• [Requirement]: Below is a listing; reproduce each line of it exactly.

• [Data shown]:
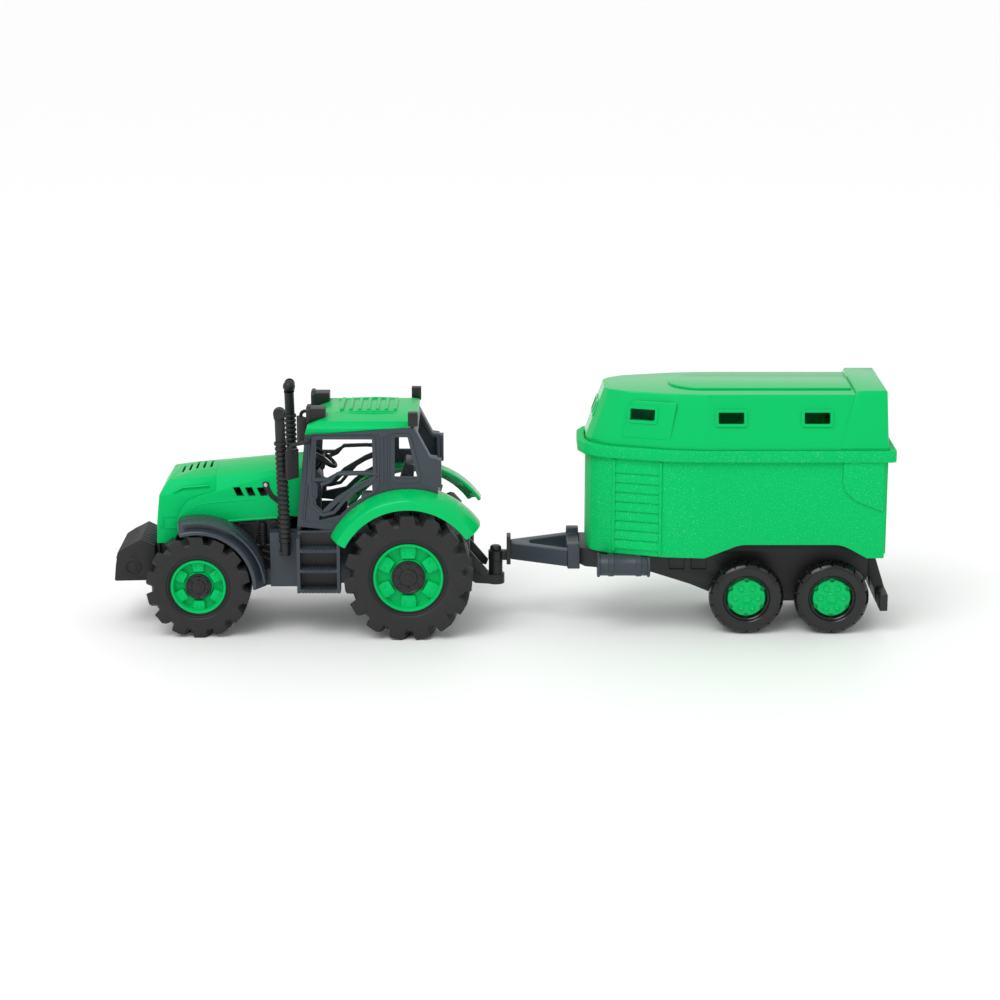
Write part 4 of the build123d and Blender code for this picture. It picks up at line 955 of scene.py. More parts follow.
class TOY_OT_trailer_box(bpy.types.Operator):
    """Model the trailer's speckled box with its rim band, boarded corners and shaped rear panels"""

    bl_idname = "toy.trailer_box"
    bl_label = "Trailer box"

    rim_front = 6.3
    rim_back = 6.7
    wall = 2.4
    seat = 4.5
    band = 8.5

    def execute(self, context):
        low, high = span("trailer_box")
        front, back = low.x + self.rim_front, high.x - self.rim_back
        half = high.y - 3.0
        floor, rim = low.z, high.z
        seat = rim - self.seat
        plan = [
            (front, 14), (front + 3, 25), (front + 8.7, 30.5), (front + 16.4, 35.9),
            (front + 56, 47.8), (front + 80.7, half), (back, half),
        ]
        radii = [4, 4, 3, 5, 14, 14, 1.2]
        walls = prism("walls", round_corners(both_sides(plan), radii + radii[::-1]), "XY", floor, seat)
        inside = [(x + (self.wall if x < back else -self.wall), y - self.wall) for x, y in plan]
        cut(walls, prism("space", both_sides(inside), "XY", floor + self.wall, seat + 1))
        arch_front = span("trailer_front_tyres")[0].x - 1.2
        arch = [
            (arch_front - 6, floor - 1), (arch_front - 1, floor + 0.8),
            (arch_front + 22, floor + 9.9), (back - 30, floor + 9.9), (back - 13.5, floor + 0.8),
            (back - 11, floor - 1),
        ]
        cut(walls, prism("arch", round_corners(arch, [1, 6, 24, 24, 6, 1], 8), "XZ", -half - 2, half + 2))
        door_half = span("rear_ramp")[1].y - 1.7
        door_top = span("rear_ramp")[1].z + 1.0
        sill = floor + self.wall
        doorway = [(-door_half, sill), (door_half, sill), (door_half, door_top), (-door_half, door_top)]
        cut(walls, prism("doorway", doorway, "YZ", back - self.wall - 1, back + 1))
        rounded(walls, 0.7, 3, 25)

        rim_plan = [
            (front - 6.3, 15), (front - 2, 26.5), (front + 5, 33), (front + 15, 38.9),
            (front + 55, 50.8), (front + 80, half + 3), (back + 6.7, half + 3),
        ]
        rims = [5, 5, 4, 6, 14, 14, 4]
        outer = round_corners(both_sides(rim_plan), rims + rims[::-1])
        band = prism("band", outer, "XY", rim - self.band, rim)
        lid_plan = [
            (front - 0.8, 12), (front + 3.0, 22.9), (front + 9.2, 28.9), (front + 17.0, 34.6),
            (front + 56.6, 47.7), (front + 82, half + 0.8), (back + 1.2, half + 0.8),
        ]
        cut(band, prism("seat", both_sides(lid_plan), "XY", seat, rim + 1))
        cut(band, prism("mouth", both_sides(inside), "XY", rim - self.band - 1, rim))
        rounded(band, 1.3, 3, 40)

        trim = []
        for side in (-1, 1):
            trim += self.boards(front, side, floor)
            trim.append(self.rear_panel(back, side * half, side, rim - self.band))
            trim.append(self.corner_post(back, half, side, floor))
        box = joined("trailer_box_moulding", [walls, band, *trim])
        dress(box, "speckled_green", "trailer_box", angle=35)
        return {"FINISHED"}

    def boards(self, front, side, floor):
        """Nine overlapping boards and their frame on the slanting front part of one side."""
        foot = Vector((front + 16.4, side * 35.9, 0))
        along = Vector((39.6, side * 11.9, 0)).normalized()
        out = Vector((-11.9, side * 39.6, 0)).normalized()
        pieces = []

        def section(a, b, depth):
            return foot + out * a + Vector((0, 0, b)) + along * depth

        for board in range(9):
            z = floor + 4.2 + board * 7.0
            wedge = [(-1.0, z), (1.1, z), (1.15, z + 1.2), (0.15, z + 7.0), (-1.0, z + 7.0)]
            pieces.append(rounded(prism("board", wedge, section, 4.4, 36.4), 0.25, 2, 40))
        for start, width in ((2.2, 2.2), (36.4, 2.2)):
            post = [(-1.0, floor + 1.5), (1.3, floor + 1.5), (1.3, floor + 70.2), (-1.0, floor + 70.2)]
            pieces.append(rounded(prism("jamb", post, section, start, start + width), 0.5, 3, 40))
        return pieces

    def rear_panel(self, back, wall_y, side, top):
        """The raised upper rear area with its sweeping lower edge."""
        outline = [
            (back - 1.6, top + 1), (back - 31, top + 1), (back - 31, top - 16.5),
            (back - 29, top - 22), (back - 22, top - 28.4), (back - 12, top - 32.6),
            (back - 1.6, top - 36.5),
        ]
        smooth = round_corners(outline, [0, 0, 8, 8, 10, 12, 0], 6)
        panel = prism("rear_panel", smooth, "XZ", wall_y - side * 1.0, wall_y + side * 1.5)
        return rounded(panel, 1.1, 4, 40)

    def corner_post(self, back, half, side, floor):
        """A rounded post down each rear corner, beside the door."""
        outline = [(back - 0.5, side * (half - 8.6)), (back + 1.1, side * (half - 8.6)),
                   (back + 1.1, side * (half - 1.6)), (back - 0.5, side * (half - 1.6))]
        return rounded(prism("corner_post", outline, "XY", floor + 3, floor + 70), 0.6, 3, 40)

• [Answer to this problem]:
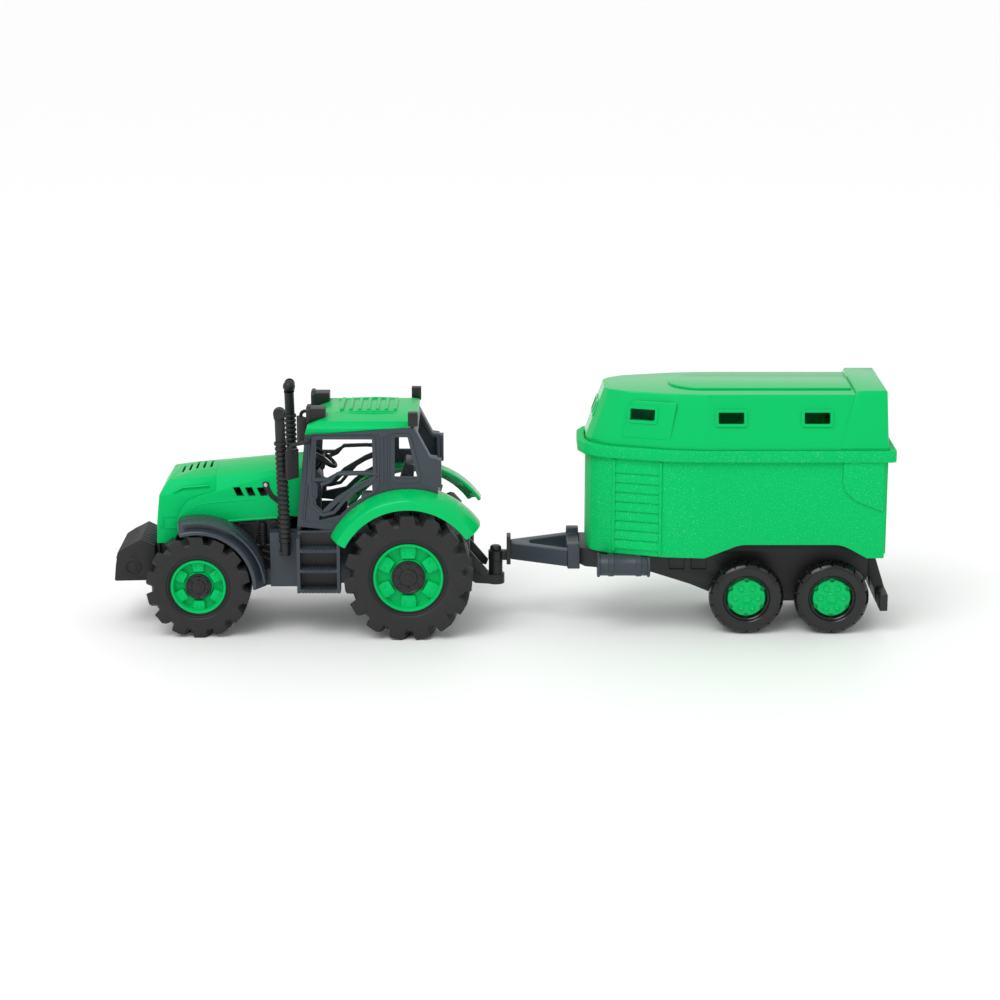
Write part 4 of the build123d and Blender code for this picture. It picks up at line 955 of scene.py. More parts follow.
class TOY_OT_trailer_box(bpy.types.Operator):
    """Model the trailer's speckled box with its rim band, boarded corners and shaped rear panels"""

    bl_idname = "toy.trailer_box"
    bl_label = "Trailer box"

    rim_front = 6.3
    rim_back = 6.7
    wall = 2.4
    seat = 4.5
    band = 8.5

    def execute(self, context):
        low, high = span("trailer_box")
        front, back = low.x + self.rim_front, high.x - self.rim_back
        half = high.y - 3.0
        floor, rim = low.z, high.z
        seat = rim - self.seat
        plan = [
            (front, 14), (front + 3, 25), (front + 8.7, 30.5), (front + 16.4, 35.9),
            (front + 56, 47.8), (front + 80.7, half), (back, half),
        ]
        radii = [4, 4, 3, 5, 14, 14, 1.2]
        walls = prism("walls", round_corners(both_sides(plan), radii + radii[::-1]), "XY", floor, seat)
        inside = [(x + (self.wall if x < back else -self.wall), y - self.wall) for x, y in plan]
        cut(walls, prism("space", both_sides(inside), "XY", floor + self.wall, seat + 1))
        arch_front = span("trailer_front_tyres")[0].x - 1.2
        arch = [
            (arch_front - 6, floor - 1), (arch_front - 1, floor + 0.8),
            (arch_front + 22, floor + 9.9), (back - 30, floor + 9.9), (back - 13.5, floor + 0.8),
            (back - 11, floor - 1),
        ]
        cut(walls, prism("arch", round_corners(arch, [1, 6, 24, 24, 6, 1], 8), "XZ", -half - 2, half + 2))
        door_half = span("rear_ramp")[1].y - 1.7
        door_top = span("rear_ramp")[1].z + 1.0
        sill = floor + self.wall
        doorway = [(-door_half, sill), (door_half, sill), (door_half, door_top), (-door_half, door_top)]
        cut(walls, prism("doorway", doorway, "YZ", back - self.wall - 1, back + 1))
        rounded(walls, 0.7, 3, 25)

        rim_plan = [
            (front - 6.3, 15), (front - 2, 26.5), (front + 5, 33), (front + 15, 38.9),
            (front + 55, 50.8), (front + 80, half + 3), (back + 6.7, half + 3),
        ]
        rims = [5, 5, 4, 6, 14, 14, 4]
        outer = round_corners(both_sides(rim_plan), rims + rims[::-1])
        band = prism("band", outer, "XY", rim - self.band, rim)
        lid_plan = [
            (front - 0.8, 12), (front + 3.0, 22.9), (front + 9.2, 28.9), (front + 17.0, 34.6),
            (front + 56.6, 47.7), (front + 82, half + 0.8), (back + 1.2, half + 0.8),
        ]
        cut(band, prism("seat", both_sides(lid_plan), "XY", seat, rim + 1))
        cut(band, prism("mouth", both_sides(inside), "XY", rim - self.band - 1, rim))
        rounded(band, 1.3, 3, 40)

        trim = []
        for side in (-1, 1):
            trim += self.boards(front, side, floor)
            trim.append(self.rear_panel(back, side * half, side, rim - self.band))
            trim.append(self.corner_post(back, half, side, floor))
        box = joined("trailer_box_moulding", [walls, band, *trim])
        dress(box, "speckled_green", "trailer_box", angle=35)
        return {"FINISHED"}

    def boards(self, front, side, floor):
        """Nine overlapping boards and their frame on the slanting front part of one side."""
        foot = Vector((front + 16.4, side * 35.9, 0))
        along = Vector((39.6, side * 11.9, 0)).normalized()
        out = Vector((-11.9, side * 39.6, 0)).normalized()
        pieces = []

        def section(a, b, depth):
            return foot + out * a + Vector((0, 0, b)) + along * depth

        for board in range(9):
            z = floor + 4.2 + board * 7.0
            wedge = [(-1.0, z), (1.1, z), (1.15, z + 1.2), (0.15, z + 7.0), (-1.0, z + 7.0)]
            pieces.append(rounded(prism("board", wedge, section, 4.4, 36.4), 0.25, 2, 40))
        for start, width in ((2.2, 2.2), (36.4, 2.2)):
            post = [(-1.0, floor + 1.5), (1.3, floor + 1.5), (1.3, floor + 70.2), (-1.0, floor + 70.2)]
            pieces.append(rounded(prism("jamb", post, section, start, start + width), 0.5, 3, 40))
        return pieces

    def rear_panel(self, back, wall_y, side, top):
        """The raised upper rear area with its sweeping lower edge."""
        outline = [
            (back - 1.6, top + 1), (back - 31, top + 1), (back - 31, top - 16.5),
            (back - 29, top - 22), (back - 22, top - 28.4), (back - 12, top - 32.6),
            (back - 1.6, top - 36.5),
        ]
        smooth = round_corners(outline, [0, 0, 8, 8, 10, 12, 0], 6)
        panel = prism("rear_panel", smooth, "XZ", wall_y - side * 1.0, wall_y + side * 1.5)
        return rounded(panel, 1.1, 4, 40)

    def corner_post(self, back, half, side, floor):
        """A rounded post down each rear corner, beside the door."""
        outline = [(back - 0.5, side * (half - 8.6)), (back + 1.1, side * (half - 8.6)),
                   (back + 1.1, side * (half - 1.6)), (back - 0.5, side * (half - 1.6))]
        return rounded(prism("corner_post", outline, "XY", floor + 3, floor + 70), 0.6, 3, 40)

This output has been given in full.